===== Data extract =====
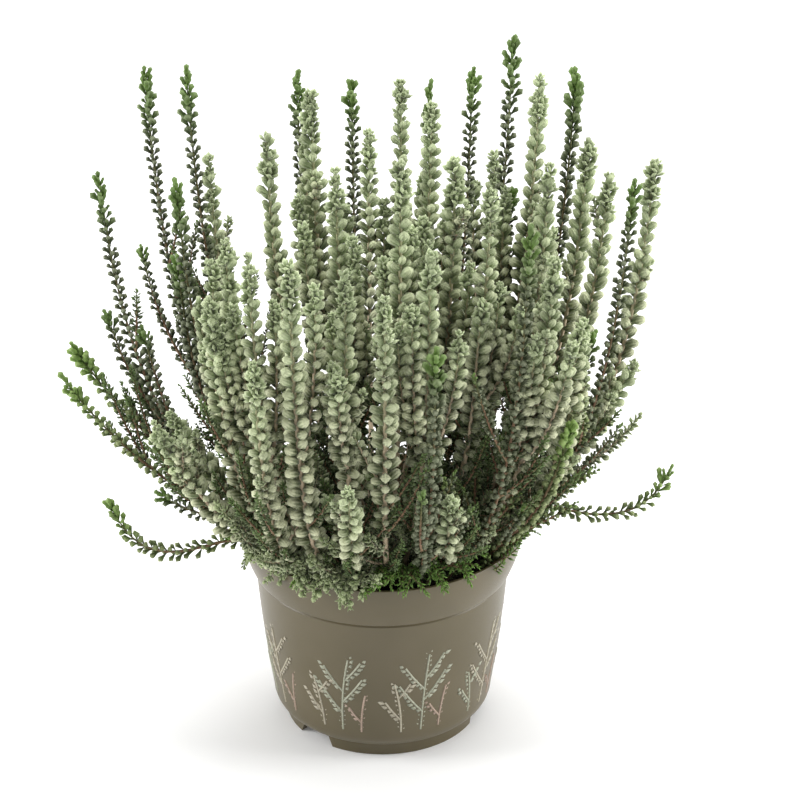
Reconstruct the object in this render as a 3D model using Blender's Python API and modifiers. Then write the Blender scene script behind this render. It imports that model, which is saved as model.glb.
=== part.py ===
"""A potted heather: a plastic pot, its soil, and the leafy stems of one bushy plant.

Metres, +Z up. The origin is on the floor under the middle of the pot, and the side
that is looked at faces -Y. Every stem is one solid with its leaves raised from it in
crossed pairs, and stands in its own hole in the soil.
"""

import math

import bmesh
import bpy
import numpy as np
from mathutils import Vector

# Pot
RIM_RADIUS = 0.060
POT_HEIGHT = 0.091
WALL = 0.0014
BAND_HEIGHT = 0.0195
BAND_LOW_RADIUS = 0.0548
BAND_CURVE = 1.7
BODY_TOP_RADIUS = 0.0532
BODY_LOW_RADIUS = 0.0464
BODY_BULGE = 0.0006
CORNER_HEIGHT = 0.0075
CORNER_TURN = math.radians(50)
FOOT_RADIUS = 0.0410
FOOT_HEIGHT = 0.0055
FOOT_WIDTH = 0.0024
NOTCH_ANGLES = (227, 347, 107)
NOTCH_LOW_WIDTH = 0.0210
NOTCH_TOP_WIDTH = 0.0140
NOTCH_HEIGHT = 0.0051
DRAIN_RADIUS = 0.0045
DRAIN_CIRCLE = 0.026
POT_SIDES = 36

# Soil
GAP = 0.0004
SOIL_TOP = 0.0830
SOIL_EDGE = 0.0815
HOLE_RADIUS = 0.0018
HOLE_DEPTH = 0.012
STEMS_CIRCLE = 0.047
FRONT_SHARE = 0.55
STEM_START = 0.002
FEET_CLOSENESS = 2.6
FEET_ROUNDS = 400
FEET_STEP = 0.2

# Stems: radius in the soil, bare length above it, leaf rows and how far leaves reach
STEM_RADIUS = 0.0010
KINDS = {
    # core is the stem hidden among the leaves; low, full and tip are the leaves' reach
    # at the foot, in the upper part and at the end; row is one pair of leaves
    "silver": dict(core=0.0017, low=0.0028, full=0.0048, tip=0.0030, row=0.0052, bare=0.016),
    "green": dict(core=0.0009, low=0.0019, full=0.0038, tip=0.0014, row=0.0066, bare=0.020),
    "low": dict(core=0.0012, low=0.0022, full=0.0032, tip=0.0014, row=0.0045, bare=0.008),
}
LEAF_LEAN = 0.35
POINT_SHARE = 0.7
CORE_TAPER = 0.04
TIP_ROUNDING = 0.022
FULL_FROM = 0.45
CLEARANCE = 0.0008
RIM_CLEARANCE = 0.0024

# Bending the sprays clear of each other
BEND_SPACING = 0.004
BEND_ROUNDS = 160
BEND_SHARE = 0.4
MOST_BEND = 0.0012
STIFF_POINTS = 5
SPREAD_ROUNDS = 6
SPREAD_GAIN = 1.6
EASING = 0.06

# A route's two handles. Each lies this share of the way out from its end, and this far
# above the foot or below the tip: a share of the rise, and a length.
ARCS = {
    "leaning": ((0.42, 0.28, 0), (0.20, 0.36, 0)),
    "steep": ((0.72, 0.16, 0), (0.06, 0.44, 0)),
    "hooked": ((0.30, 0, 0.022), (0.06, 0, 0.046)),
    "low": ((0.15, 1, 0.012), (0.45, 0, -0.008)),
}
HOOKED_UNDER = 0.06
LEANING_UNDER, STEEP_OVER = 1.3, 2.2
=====
**Instructions for the task**
Using the data above, restate word for word the lines from its opening line through the line that contains "RIM_CLEARANCE = 0.0024", and no more.

**Written solution**
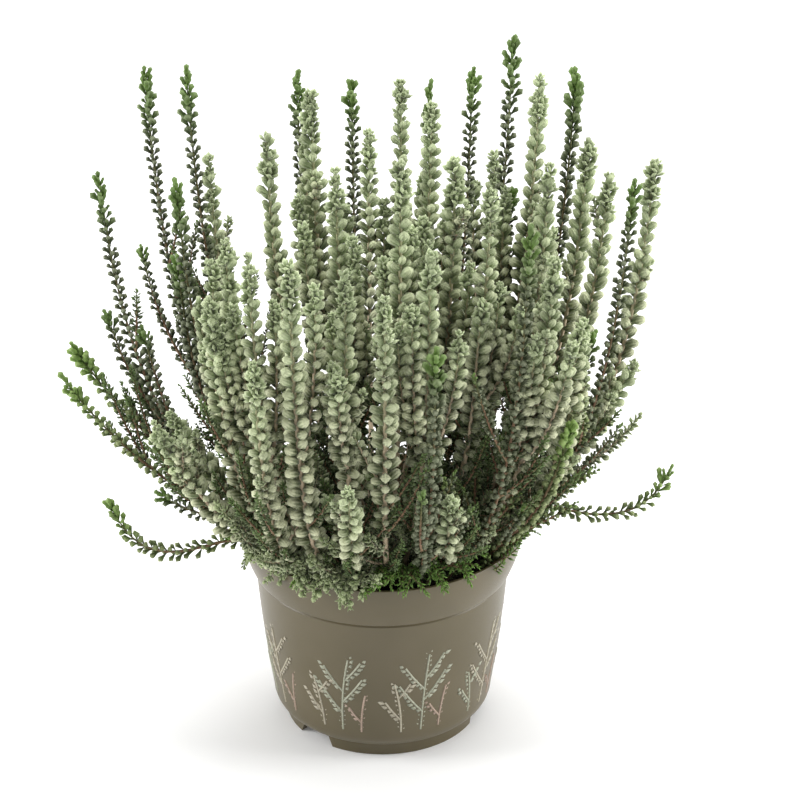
Reconstruct the object in this render as a 3D model using Blender's Python API and modifiers. Then write the Blender scene script behind this render. It imports that model, which is saved as model.glb.
=== part.py ===
"""A potted heather: a plastic pot, its soil, and the leafy stems of one bushy plant.

Metres, +Z up. The origin is on the floor under the middle of the pot, and the side
that is looked at faces -Y. Every stem is one solid with its leaves raised from it in
crossed pairs, and stands in its own hole in the soil.
"""

import math

import bmesh
import bpy
import numpy as np
from mathutils import Vector

# Pot
RIM_RADIUS = 0.060
POT_HEIGHT = 0.091
WALL = 0.0014
BAND_HEIGHT = 0.0195
BAND_LOW_RADIUS = 0.0548
BAND_CURVE = 1.7
BODY_TOP_RADIUS = 0.0532
BODY_LOW_RADIUS = 0.0464
BODY_BULGE = 0.0006
CORNER_HEIGHT = 0.0075
CORNER_TURN = math.radians(50)
FOOT_RADIUS = 0.0410
FOOT_HEIGHT = 0.0055
FOOT_WIDTH = 0.0024
NOTCH_ANGLES = (227, 347, 107)
NOTCH_LOW_WIDTH = 0.0210
NOTCH_TOP_WIDTH = 0.0140
NOTCH_HEIGHT = 0.0051
DRAIN_RADIUS = 0.0045
DRAIN_CIRCLE = 0.026
POT_SIDES = 36

# Soil
GAP = 0.0004
SOIL_TOP = 0.0830
SOIL_EDGE = 0.0815
HOLE_RADIUS = 0.0018
HOLE_DEPTH = 0.012
STEMS_CIRCLE = 0.047
FRONT_SHARE = 0.55
STEM_START = 0.002
FEET_CLOSENESS = 2.6
FEET_ROUNDS = 400
FEET_STEP = 0.2

# Stems: radius in the soil, bare length above it, leaf rows and how far leaves reach
STEM_RADIUS = 0.0010
KINDS = {
    # core is the stem hidden among the leaves; low, full and tip are the leaves' reach
    # at the foot, in the upper part and at the end; row is one pair of leaves
    "silver": dict(core=0.0017, low=0.0028, full=0.0048, tip=0.0030, row=0.0052, bare=0.016),
    "green": dict(core=0.0009, low=0.0019, full=0.0038, tip=0.0014, row=0.0066, bare=0.020),
    "low": dict(core=0.0012, low=0.0022, full=0.0032, tip=0.0014, row=0.0045, bare=0.008),
}
LEAF_LEAN = 0.35
POINT_SHARE = 0.7
CORE_TAPER = 0.04
TIP_ROUNDING = 0.022
FULL_FROM = 0.45
CLEARANCE = 0.0008
RIM_CLEARANCE = 0.0024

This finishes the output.